Central to Hip-Hop’s hegemony since its inception has been its reaction against authority and mainstream culture. With the gradual naturalisation of the music into the very mainstream against which it sought to react, has come a removal from the original causes for its production. The vast wealth created by such a successful industry has finally resulted in important changes to the subject-material used in the writing of Hip-Hop lyrics. Whereas rappers in the past might have been able to legitimise their often controversial lyrical content by reference to their cultural background and politico-sociological message, it is simply untenable for their art to continue unfettered when the focus of the rap is the wealth of the rapper. Critical mass is likely to be reached within the coming 10 years, with the significant and growing media backlash over the blood-diamond issue, and it is only a matter of time before the industry begins to incur significant casualties. Just as in the case of Nirvana and Rock Music, when proponents of musical genres who rely so heavily upon their cultural positions lose sight of that fact and become fixated with their increasing wealth, the resultant impact upon the public and the media’s reading of their artistic integrity is bound to suffer.

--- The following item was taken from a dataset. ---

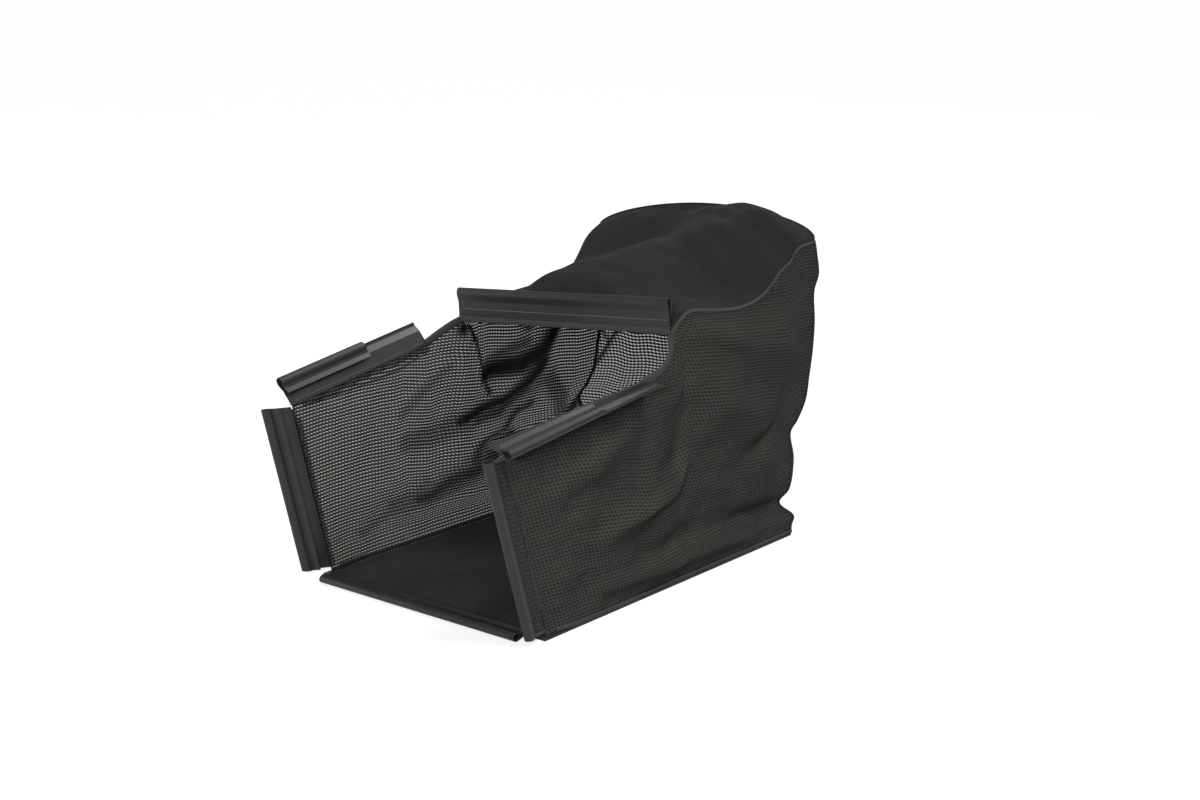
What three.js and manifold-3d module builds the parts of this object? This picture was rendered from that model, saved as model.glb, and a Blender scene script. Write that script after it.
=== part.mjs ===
// Grass collection bag of a walk-behind mower, in millimetres, +Z up.
// The bag stands on its floor panel: X runs across the mouth, +Y from the mouth to the back.
// Mesh panels are sewn to a vinyl floor and to six lengths of one plastic clip extrusion.

import * as THREE from 'three';
import { mergeVertices } from 'three/addons/utils/BufferGeometryUtils.js';
import Module from 'manifold-3d';

const wasm = await Module();
wasm.setup();

// Clearance between pieces that are sewn or seated on each other
const seat = 0.3;

// Bag
const bagWidth = 372;
const bagDepth = 545;
const rearHeight = { left: 390, right: 404 };
const rearLean = 40;
const crownRise = 40;
const roofCrown = 6;
const rearBulge = 16;
const sideBillow = 5;

// Fabric
const meshThickness = 1.4;
const floorThickness = 2.4;
const floorMargin = 3;
const floorCornerRadius = 10;
const floorFront = 22;
const floorBandHeight = 9;
const floorBandThickness = 1.6;
const hemWidth = 9;
const hemThickness = 1.2;
const bindingWidth = 7;
const bindingThickness = 2.6;

// Clip extrusion: a flat flange with a flattened tube curled along one edge
const clipWidth = 38;
const clipWall = 1.5;
const tubeHeight = 15;
const tubeDepth = 11;
const tubeStep = 2.5;
const lipReach = 23.5;
const edgeBead = 2.6;
const beadWidth = 2.4;

// Bottom clip
const bottomClipInset = 21;

// Clips at the two sides of the mouth, which lean forwards at the top
const postFoot = { left: 11, right: 8 };
const postHeight = 225;
const postForward = 61;
const postTurn = { left: 28, right: 8 };
const postOffset = { left: [9, 3], right: [1, -5] };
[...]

This is not to say that no traces of Hip-Hop will be left – a wealth of musical legacies will persist, with the exclusively musical aspects of DJing and rapping influencing music for years to come. It would be prudent to predict, however, that Gangster-Rap, in what many would consider to be its true form, has become a parody of itself, severely limiting its credibility. One might wonder whether Hip-Hop could have been saved from this fate. To have done so would have been to resist the inevitable; it would have had to deny the powerful influence of the media, the seemingly inescapable fascination of Man with wealth, and the continually morphing structure of genres that has for centuries guided our understanding of music, and is extremely likely to continue to so into the future.